At the same time, I have seen some pretty thick edges shave pretty nicely, so it's not like you have to have a thin edge for a knife to be sharp. A thin edge will cut better overall though, and will keep cutting longer (when well cared for).

The angle you use on an edge should be determined by your intended use for the knife. If you're sharpening a machete (or your relative's kitchen knives), chances are you'll want a relatively thick edge, because it will resist damage better when you accidentally hit a rock in the ground (or they try to chop through frozen meat with bones in it:mad:).
If you are sharpening a small knife, I find it best to go as thin as possible, since these knives probably won't be hitting rocks any time soon, and the extra cutting ability in a small package is very appealing.
To fine tune the edge, I like to grind it to an angle that is probably too thin, and then see if it rolls or chips during regular use.

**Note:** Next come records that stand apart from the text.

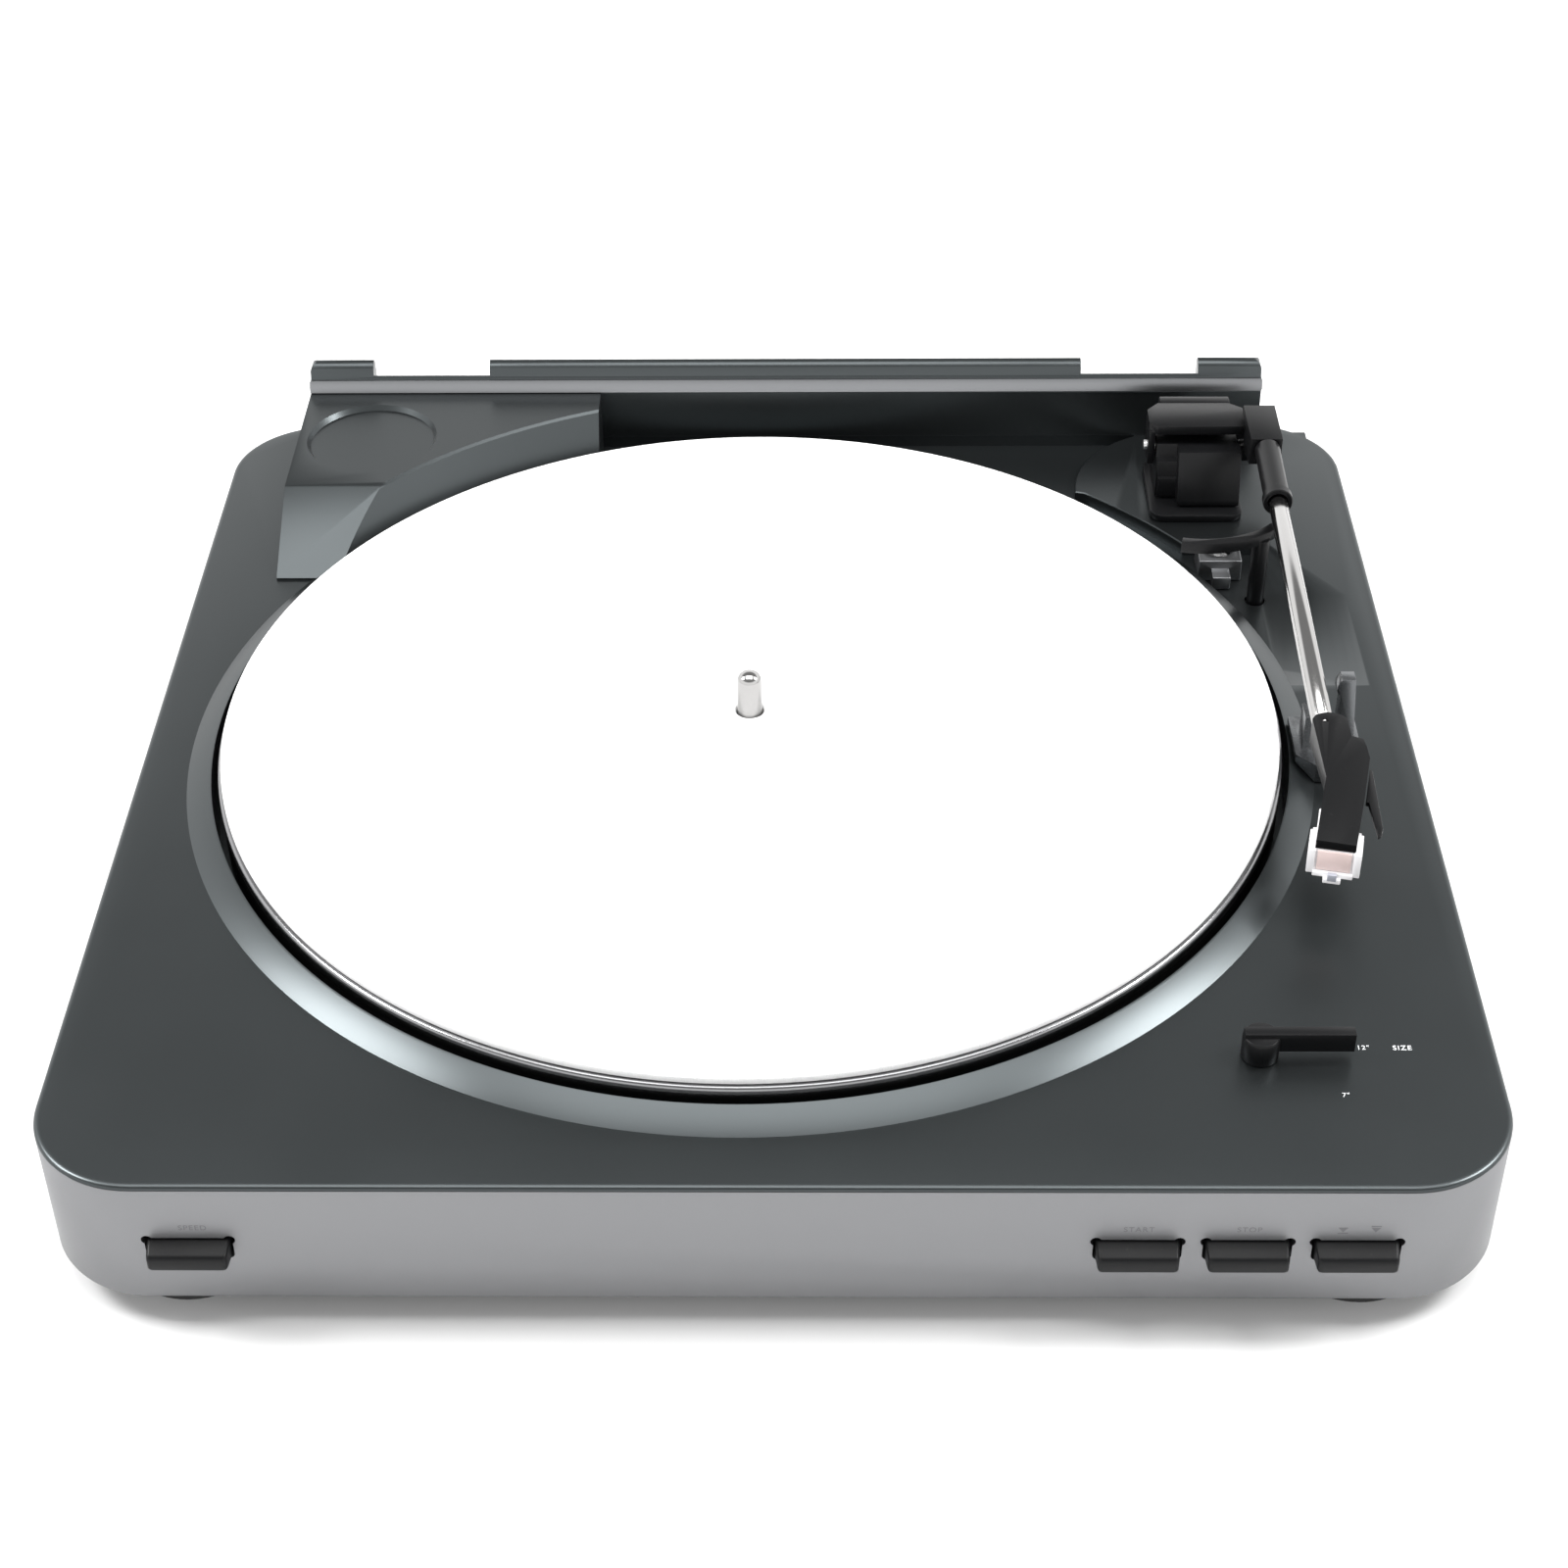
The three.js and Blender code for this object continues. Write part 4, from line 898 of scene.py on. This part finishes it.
class PLAYER_OT_headshell(bpy.types.Operator):
    """Builds the one-piece headshell and its finger lift"""

    bl_idname = "player.headshell"
    bl_label = "Headshell"

    def execute(self, context):
        x, y = arm_x(HEAD_BACK), HEAD_BACK
        across, along = 5.2 * math.cos(HEAD_LEAN), 5.2 * math.sin(HEAD_LEAN)
        tip_x, tip_y = x - HEAD_TIP[0], y - HEAD_TIP[1]
        plan = [
            (x - 3.4, y - 2.6), (x - 2.4, y - 1.1), (x - 0.7, y - 0.3), (x + 1, y), (x + 2.8, y - 0.3),
            (x + 4.4, y - 1.0), (x + 6, y - 2.3), (x + 6.3, y - 9.2), (x + 9.2, y - 10.3),
            (x + 9.75, y - 13.2),
            (x + 10, y - 17.6), (x + 6.6, y - 32.4), (tip_x + across, tip_y - along),
            (tip_x - across, tip_y + along), (x - 2.5, y - 24.5),
        ]
        plan.reverse()
        obj = to_object("headshell_fine", prism(plan, 68.8, 80.0))
        under = [(y + 1, 68.0), (y + 1, 77.0), (tip_y, 71.3), (y - 60, 70.2), (y - 60, 68.0)]
        carve(obj, [prism_x(under, x - 20, x + 20)], "INTERSECT")
        carve(obj, [rod(on_arm(y - 3.6), on_arm(y + 10), 3.2, 48)], "DIFFERENCE")
        ease(obj, 0.4 * MM, 3, 30)
        hand_over(paint(obj, "black"), "arm", "black", "headshell")
        blade = [
            (x + 10.35, y - 18), (x + 10.9, y - 19.5), (x + 9.9, y - 43.2), (x + 9.3, y - 45.4),
            (x + 8.2, y - 46), (x + 7.8, y - 32.4), (x + 7.1, y - 32.1),
        ]
        blade.reverse()
        lift = ease(to_object("finger_lift_fine", prism(blade, 70.0, 71.6)), 0.25 * MM, 2, 30)
        hand_over(paint(lift, "black"), "arm", "black", "finger_lift")
        return {"FINISHED"}


class PLAYER_OT_cartridge(bpy.types.Operator):
    """Builds the milky cartridge, its tinted window and the stylus holder"""

    bl_idname = "player.cartridge"
    bl_label = "Cartridge"

    def execute(self, context):
        obj = to_object("cartridge_fine", head_frame(block((-5.3, 0, 60.5), (5.3, 17, 68.5))))
        ears = []
        for outer, inner in (((-6.9, -4.9), (-6.3, -5.2)), ((4.9, 6.9), (5.2, 6.3))):
            ears.append(head_frame(block((outer[0], -0.6, 60.9), (outer[1], 8.0, 68.5))))
            ears.append(head_frame(block((inner[0], 0.5, 62.5), (inner[1], 12.0, 66.0))))
        carve(obj, ears, "UNION")
        ease(obj, 0.25 * MM, 2, 30)
        hand_over(paint(obj, "milky"), "arm", "clear", "cartridge")
        window = head_frame(block((-4.4, -0.5, 62.2), (4.4, 0.1, 68.3)))
        pane = ease(to_object("cartridge_window", window), 0.12 * MM, 2, 30)
        hand_over(paint(pane, "blush"), "arm", "clear")
        holder = to_object("stylus_fine", head_frame(block((-5.2, -1.3, 60.55), (5.2, 1.0, 62.0))))
        tab = [head_frame(block((-2.3, -2.4, 59.4), (2.3, 9.0, 60.9)))]
        tab.append(head_frame(lathe(0, 1, [(0, 59.0), (0.3, 59.0), (0.6, 59.6), (0, 59.6)], 16)))
        carve(holder, tab, "UNION")
        ease(holder, 0.2 * MM, 2, 30)
        hand_over(paint(holder, "milky"), "arm", "clear", "stylus")
        nib = head_frame(block((-1.2, -2.6, 60.3), (1.2, -1.3, 62.4)))
        nib = ease(to_object("stylus_nib", nib), 0.15 * MM, 2, 30)
        hand_over(paint(nib, "grey"), "arm", "clear")
        return {"FINISHED"}


class PLAYER_OT_arm_furniture(bpy.types.Operator):
    """Builds the arm rest, the lifter, the catch in the channel and the pivot pin"""

    bl_idname = "player.arm_furniture"
    bl_label = "Rest, lifter and catch"

    def execute(self, context):
        pieces = (
            ("arm_rest", "satin", "deck", "cabinet", 0.3),
            ("arm_lifter", "black", "black", "lifter", 0.5),
            ("transport_bracket", "trim", "deck", "cabinet", 0.25),
            ("transport_screw", "steel", "steel", "cabinet", 0.2),
            ("pivot_shaft", "steel", "steel", "turret", 0.2),
        )
        for node, material, slot, body, width in pieces:
            obj = ease(to_object(f"{node}_fine", solid_copy(node)), width * MM, 2, 32)
            hand_over(paint(obj, material), body, slot, node)
        return {"FINISHED"}


# ---------------------------------------------------------------- controls


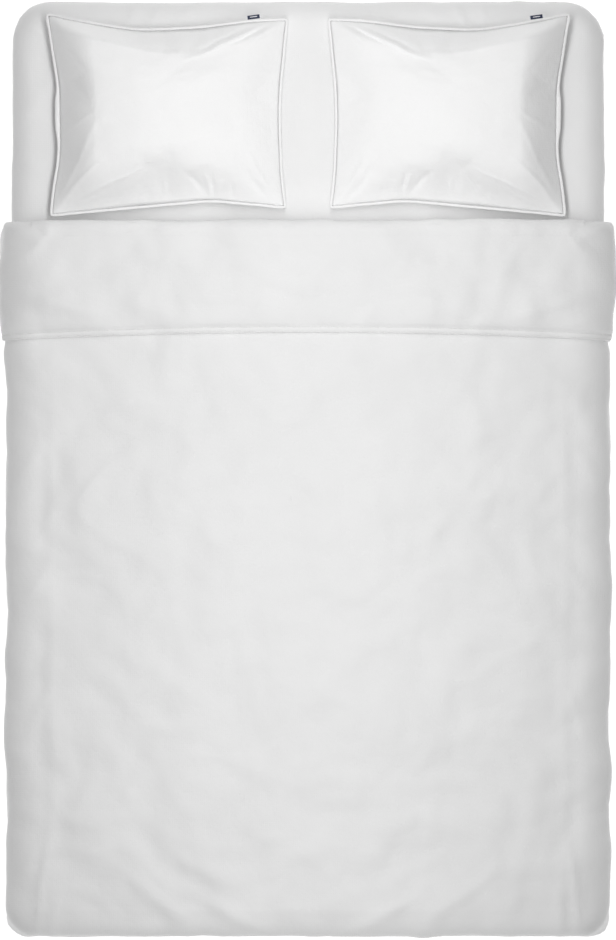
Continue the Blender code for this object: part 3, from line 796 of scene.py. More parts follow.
class DRESSED_BED_OT_fitted_sheet(BedOperator, bpy.types.Operator):
    """Lays the fitted sheet: stretched on top, drawn in over the corners, gathered at its hem"""

    bl_idname = "dressed_bed.fitted_sheet"
    bl_label = "Fitted sheet"

    # Start, end, width and height of the small creases that run in from the head edge
    HEAD_CREASES = (
        ((0.150, 1.12), (0.190, 1.00), 0.009, 0.0030),
        ((0.255, 1.11), (0.335, 1.03), 0.008, 0.0028),
        ((0.335, 1.13), (0.400, 0.97), 0.008, 0.0036),
        ((0.365, 1.12), (0.402, 1.01), 0.008, -0.0030),
        ((0.405, 1.12), (0.425, 1.03), 0.007, 0.0028),
    )

    def execute(self, context):
        half_x = SHEET_HIGH.x - EDGE_RADIUS - SHEET_MARGIN
        half_y = SHEET_HIGH.y - EDGE_RADIUS - SHEET_MARGIN
        total = SHEET_MARGIN + QUARTER * EDGE_RADIUS + BED_TOP - EDGE_RADIUS - SHEET_LOW.z
        rows = np.array([0, 1.5, 3, 5, 8, 12, 18, 26]) / 1000
        xs, ys = steps(-half_x, half_x, 0.0085), steps(-half_y, half_y, 0.0085)
        spot, faces = laid_out(xs, ys, total, total, True, 26, rows)
        u, v = spot.u, spot.v
        corner_u, corner_v = np.abs(u) - half_x, np.abs(v) - half_y
        near = np.exp(-((np.minimum(corner_u, 0) ** 2 + np.minimum(corner_v, 0) ** 2) / 0.10**2))
        bearing = np.arctan2(half_y + 0.09 - np.abs(v), half_x + 0.09 - np.abs(u))
        pull = near * noise(bearing * 7, u * 2, 71) * 0.0025
        top = noise(u * 5, v * 5, 72) * 0.0030 + noise(u * 13, v * 13, 75) * 0.0020
        top = top + creases(u, v, 73, 7, 0.08, 0.0022) + 0.0012
        top = folded(top, np.abs(u), v, self.HEAD_CREASES)
        hem = smooth(1 - spot.edge / 0.12)
        along = u * np.abs(spot.way_y) + v * np.abs(spot.way_x)
        gathers = noise(along * 26, spot.edge * 6, 74) * 0.0035 * hem
        roll = 0.0012 * bump(spot.edge - 0.006, 0.004)
        out = np.maximum(top * (1 - hem) + pull + gathers + roll, -0.0004)
        points = lay(spot, out, SHEET_MARGIN, 0.0)
        mesh = mesh_from("fitted_sheet_cotton", points, faces)
        cotton = looks()("stretched_percale_cotton_sheet")
        made = scene_object("fitted_sheet_cotton", mesh, cotton, "bed")
        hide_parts("fitted_sheet")
        return {"FINISHED"}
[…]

If it does, then you just apply a micro bevel. That is, make a few swipes on your finest grit sharpener at a slightly steeper angle than what you originally put on the knife. For example, I like to sharpen my knives at around 10-15 degrees overall (very thin, sometimes flat with the blade grind) and then put a 20 degree micro bevel on the edge.
This way the very edge is more durable, but you keep much of the cutting ability from the thinner edge grind.

To get a thick edge sharp it just needs a lot of polish, that's probably where the sandpaper tricks will come in handy the most.

I sharpen on benchstones, so most of my edges end up somewhat convex. It seems that robots grind flat edges much better than I can.
 
from what i understand a convex edge is slightly easier to take care of and i find that appealing, i also am under the impression that it is easier to keep sharp once you get it sharp because it is easier to maintain. maybe im barking up the wrong tree all together. my issue arrises in that i recently baught some nice knives that came very sharp but iahve realized that i dont use them because i know that once they get dull i dont know how to get them as sharp as they are again. my thought with the convex edge is mostly centered around a hunting knife i have that looks real traditional and i just think it would look better with a convex edge and i would like it to be sharper for dressing animals.
 
I have not found convex edges any easier to take care of than any other type of edge. Maintaining a sharp edge is no easier or more difficult either IME. I do like convex edges for their appearance, which sounds like what you want for your hunting knife. There is a lot of hype about convex edges floating around, and it's difficult to tell what's what.

I sounds like you just need to learn to sharpen your knives. Convex edges won't be any sharper than V edges. In the end, sharpening is all about proper removal of metal. Do you have any sharpening equipment and some cheap knives to practice on? Understand that convexing an edge will get it sharp, but it's not any easier or harder than a V edge. Also realize that if you sharpen without a guided system like an Edge Pro or Lansky, you'll end up with some degree of convexity just from the slight differences in your hands during the sharpening motion.
 
The convex edge I put on freehand with a flat Diamond on a flat grind knife is the best way i know to keep any knife easy to maintain in the field .
 
One more advantage to a full convex edge is that when splitting wood it acts like a wedge the sharp edge initiating the cut and the wider/thicker portion of the blad forces the wood apart like a wedge. If the blade tip to shoulder proportion is correct the blade will continue to initiate the cut followed by the wedge action of the blade.

It is far from my best skinning knife, I like a full flat grind and a thinner blade for that.
 
My best skinning knives have high hollow grinds and convex edges. :cool:




Big Mike
to do that to my hunting knife would require extensive reprofiling i would be content i with just a basic convex edge to get rid of some of the hard lines and i think it i like the idea of stroping the blade when it gets dull rather than running one of those unholly carbide drag sharpeners over the blade.
 
:eek: please dont tell us that you use one of thoes pull through sharpeners.
they are the worst thing you can use on a knife.
 
i have learned the folly of my younger years. Although tough to embrace, i have learned that patience is the key to good sharpening.
 
That's pretty hilarious.

He describes in six minutes what took me the last 5 years to figure out.